Identify the lines bearing the string "that" and gather them.

Information given —
+++

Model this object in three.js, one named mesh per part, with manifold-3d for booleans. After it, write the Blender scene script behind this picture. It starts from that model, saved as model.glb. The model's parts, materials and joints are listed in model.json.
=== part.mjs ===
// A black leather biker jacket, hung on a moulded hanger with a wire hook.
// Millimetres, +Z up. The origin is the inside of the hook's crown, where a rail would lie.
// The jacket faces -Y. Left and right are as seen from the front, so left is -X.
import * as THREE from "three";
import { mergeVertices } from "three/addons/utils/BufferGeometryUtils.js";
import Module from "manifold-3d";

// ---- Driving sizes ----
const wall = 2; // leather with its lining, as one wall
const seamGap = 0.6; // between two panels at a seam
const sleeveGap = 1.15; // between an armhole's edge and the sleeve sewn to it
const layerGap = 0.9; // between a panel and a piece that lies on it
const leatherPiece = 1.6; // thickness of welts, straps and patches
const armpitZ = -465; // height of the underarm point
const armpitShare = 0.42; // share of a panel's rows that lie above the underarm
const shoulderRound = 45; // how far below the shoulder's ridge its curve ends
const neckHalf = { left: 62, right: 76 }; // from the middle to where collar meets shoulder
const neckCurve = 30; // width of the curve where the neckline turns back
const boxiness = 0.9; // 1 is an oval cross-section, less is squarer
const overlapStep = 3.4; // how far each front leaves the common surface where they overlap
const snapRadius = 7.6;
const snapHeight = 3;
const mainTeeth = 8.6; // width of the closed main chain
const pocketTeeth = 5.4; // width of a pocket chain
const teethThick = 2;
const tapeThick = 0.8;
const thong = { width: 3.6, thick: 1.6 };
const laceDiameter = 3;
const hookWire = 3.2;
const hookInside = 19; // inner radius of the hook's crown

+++

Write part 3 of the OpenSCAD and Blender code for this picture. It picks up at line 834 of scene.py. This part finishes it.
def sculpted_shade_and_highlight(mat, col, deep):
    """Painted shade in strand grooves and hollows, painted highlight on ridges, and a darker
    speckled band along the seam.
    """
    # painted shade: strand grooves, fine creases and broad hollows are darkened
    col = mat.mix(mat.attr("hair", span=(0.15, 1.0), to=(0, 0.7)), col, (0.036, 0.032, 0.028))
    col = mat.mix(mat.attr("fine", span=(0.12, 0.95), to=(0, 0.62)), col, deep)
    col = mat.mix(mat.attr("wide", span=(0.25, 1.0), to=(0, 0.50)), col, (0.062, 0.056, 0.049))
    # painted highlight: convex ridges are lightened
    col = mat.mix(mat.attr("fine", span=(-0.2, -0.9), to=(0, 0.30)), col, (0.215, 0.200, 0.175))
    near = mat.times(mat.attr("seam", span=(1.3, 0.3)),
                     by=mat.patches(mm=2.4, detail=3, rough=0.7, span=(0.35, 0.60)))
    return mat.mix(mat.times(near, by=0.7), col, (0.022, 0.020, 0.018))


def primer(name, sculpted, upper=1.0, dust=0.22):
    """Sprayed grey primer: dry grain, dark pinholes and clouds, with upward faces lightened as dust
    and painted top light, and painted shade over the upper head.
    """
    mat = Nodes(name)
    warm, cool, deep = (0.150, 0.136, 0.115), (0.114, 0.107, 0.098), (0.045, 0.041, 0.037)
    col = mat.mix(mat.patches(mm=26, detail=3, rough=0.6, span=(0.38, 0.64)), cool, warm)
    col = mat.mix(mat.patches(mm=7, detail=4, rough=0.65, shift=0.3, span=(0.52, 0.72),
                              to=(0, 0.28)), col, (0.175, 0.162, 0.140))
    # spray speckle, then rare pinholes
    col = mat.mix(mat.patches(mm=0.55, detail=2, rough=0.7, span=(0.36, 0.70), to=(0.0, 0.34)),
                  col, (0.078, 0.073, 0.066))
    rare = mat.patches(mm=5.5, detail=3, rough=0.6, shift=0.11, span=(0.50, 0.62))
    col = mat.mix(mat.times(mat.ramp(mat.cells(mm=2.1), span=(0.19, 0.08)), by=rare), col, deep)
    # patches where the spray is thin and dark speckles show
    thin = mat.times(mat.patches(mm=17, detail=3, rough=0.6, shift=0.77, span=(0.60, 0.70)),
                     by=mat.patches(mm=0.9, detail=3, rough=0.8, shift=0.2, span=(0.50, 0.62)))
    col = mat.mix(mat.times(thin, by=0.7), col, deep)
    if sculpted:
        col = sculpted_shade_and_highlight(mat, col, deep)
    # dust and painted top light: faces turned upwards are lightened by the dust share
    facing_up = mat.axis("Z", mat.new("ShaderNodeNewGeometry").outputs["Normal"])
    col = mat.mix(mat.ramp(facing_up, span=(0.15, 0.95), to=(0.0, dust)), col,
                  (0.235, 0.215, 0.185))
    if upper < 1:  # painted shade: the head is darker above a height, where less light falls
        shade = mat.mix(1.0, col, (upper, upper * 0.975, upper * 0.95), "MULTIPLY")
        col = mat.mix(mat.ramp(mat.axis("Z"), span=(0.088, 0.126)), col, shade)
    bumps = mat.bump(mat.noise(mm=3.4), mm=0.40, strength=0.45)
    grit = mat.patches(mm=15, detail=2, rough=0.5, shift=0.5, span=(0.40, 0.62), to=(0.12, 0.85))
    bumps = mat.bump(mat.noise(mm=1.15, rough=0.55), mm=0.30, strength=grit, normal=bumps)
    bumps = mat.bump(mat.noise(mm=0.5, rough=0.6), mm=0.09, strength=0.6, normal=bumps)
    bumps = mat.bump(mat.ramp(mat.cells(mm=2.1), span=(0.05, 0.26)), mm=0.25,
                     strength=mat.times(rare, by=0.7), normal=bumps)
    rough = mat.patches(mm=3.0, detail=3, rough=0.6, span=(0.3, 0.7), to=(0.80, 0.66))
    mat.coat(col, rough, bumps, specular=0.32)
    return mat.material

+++

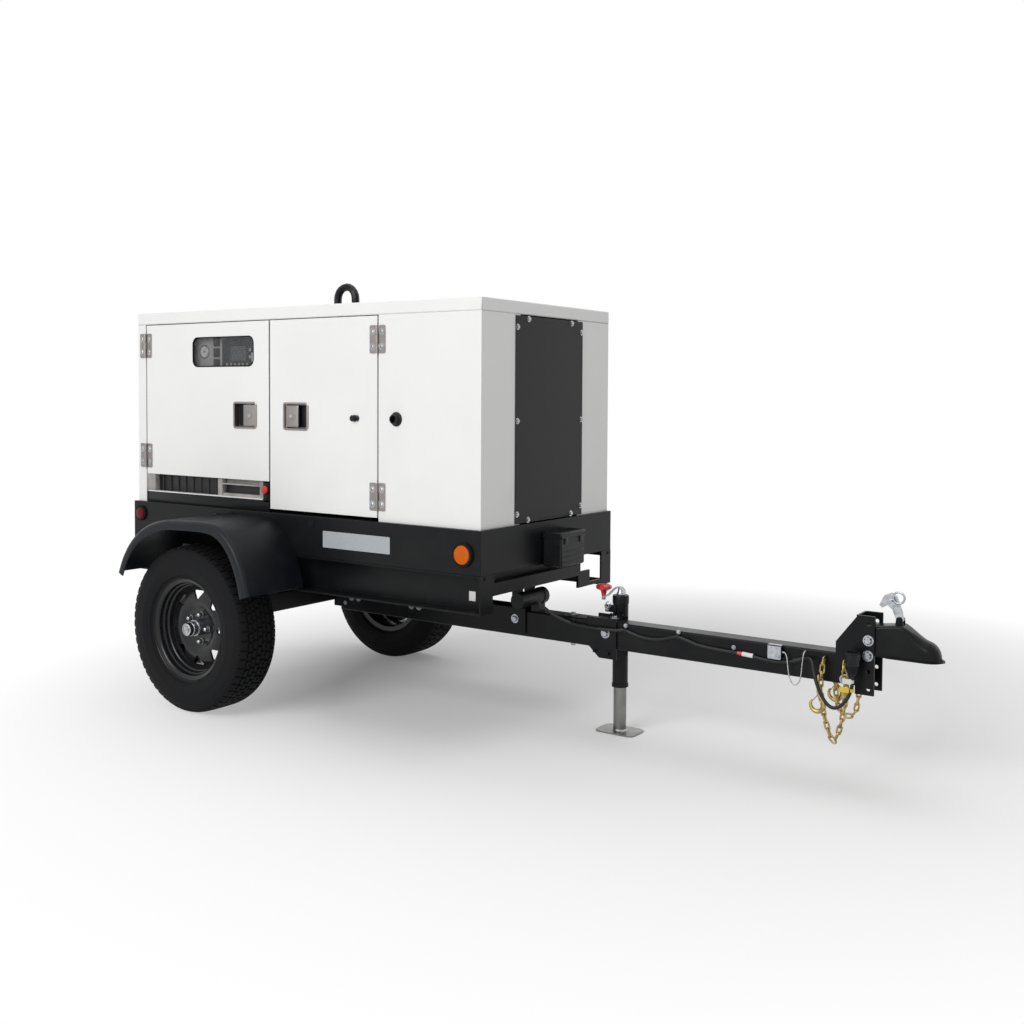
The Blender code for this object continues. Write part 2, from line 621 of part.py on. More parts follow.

+++

Task solution —
Model this object in three.js, one named mesh per part, with manifold-3d for booleans. After it, write the Blender scene script behind this picture. It starts from that model, saved as model.glb. The model's parts, materials and joints are listed in model.json.
const layerGap = 0.9; // between a panel and a piece that lies on it
const armpitShare = 0.42; // share of a panel's rows that lie above the underarm